Poi si è discusso poco del fatto che Steve Bannon fosse stato sostituito proprio pochi giorni prima delle operazioni in Siria. Su Bannon da alcuni media nostrani tante chiacchiere come al solito tutte fuorvianti. E’ stato presentato ad esempio come un “falco” per essere espressione dei settori di una certa destra americana, in realtà le sue posizioni in materia di politica estera sono prettamente isolazioniste. Celebre in alcuni ambienti da Konservative Revolution moderna, sono state alcune sue dichiarazioni su Julius Evola le quali hanno fatto affiorare ulteriori pregiudizi vari.

Altro punto fondamentale è il ruolo di Israele a livello geopolitico, a partire dalle questioni del trasferimento della capitale da Tel Aviv a Gerusalemme, ma anche riguardo le vicende all’interno dell’ONU. Qui infatti Israele nel dicembre dello scorso anno è stato messo in minoranza riguardo le proposte di ampliamento delle zone in favore dei coloni in Palestina. Importante è inoltre tutta l’attività di aggressione missilistica che Israele stava compiendo nei confronti della Siria proprio pochi giorni prima dell’attacco USA.

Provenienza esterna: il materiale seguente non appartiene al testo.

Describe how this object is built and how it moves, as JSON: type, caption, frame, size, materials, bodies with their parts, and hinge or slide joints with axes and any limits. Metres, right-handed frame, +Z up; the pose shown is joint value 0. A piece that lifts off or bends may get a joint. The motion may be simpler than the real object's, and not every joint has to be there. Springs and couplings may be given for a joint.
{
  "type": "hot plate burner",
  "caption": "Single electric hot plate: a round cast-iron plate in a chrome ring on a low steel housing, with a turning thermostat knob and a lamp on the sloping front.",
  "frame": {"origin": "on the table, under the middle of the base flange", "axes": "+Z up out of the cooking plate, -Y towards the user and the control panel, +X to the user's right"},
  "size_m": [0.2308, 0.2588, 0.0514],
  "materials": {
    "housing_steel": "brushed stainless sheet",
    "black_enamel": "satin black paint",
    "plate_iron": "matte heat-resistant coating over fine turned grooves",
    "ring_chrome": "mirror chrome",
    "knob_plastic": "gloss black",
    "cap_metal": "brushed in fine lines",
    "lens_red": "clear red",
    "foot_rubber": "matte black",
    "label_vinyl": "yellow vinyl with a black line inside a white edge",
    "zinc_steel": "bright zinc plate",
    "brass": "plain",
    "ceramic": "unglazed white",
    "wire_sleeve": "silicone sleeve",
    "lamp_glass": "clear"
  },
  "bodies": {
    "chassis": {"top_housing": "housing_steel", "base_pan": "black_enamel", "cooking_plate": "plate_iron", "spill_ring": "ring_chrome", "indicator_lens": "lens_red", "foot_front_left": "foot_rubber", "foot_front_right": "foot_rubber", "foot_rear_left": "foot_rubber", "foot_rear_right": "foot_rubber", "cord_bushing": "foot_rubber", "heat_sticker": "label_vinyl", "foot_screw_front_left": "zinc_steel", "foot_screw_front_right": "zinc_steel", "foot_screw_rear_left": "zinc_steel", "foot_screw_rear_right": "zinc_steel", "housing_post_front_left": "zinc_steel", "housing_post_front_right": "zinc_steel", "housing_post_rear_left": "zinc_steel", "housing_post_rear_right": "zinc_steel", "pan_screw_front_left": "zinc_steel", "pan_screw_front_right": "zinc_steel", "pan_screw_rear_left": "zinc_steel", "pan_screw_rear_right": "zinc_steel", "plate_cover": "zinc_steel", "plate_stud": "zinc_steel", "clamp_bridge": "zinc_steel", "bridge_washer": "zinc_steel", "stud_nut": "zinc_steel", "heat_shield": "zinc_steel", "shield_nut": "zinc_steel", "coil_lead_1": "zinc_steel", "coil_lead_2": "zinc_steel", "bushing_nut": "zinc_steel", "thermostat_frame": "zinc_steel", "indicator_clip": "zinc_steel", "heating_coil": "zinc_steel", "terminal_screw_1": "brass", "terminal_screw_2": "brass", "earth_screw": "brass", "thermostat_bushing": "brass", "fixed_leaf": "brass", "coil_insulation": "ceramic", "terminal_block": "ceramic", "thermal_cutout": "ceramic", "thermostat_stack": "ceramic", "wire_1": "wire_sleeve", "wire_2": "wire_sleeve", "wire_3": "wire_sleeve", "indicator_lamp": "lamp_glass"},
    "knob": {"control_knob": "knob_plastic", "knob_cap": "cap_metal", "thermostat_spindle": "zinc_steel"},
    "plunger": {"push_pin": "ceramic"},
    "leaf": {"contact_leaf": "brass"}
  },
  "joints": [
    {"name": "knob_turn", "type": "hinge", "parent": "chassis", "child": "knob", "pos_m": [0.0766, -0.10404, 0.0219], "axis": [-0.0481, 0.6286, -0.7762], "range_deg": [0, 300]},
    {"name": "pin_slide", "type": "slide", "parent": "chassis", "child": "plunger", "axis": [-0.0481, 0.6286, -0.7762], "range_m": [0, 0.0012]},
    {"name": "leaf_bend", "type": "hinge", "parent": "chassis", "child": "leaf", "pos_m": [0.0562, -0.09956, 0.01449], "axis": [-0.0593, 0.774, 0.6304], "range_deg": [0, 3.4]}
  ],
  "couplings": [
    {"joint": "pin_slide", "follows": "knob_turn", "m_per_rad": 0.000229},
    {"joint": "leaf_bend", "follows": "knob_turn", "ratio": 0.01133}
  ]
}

Per quanto riguarda gli schieramenti geopolitici le alleanze del blocco occidentale si riformulano come nell’era Obama prevedendo, ovviamente, anche Germania e Francia. Dal lato della Siria abbiamo l’allineamento della Turchia, che ha rimodulato la sua politica estera sganciandosi dall’influenza USA. Infine abbiamo la Cina che per posizione e per politica estera si aggancia alla Russia, insieme all’Iran.

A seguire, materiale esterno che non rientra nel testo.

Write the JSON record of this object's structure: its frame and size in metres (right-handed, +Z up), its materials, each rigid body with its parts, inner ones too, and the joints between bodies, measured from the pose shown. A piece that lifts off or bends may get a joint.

Come si vede dallo schema presentato i fatti non seguono sempre una successione lineare, ma sono presenti delle forze che dietro le righe manipolano e orientano gli eventi e le istituzioni per i loro benefici. Per questo ogni azione va valutata nella sua specificità e alla luce di un quadro di insieme, che tenga conto delle contraddizioni principali e dei poteri in grado di fornire le influenze principali.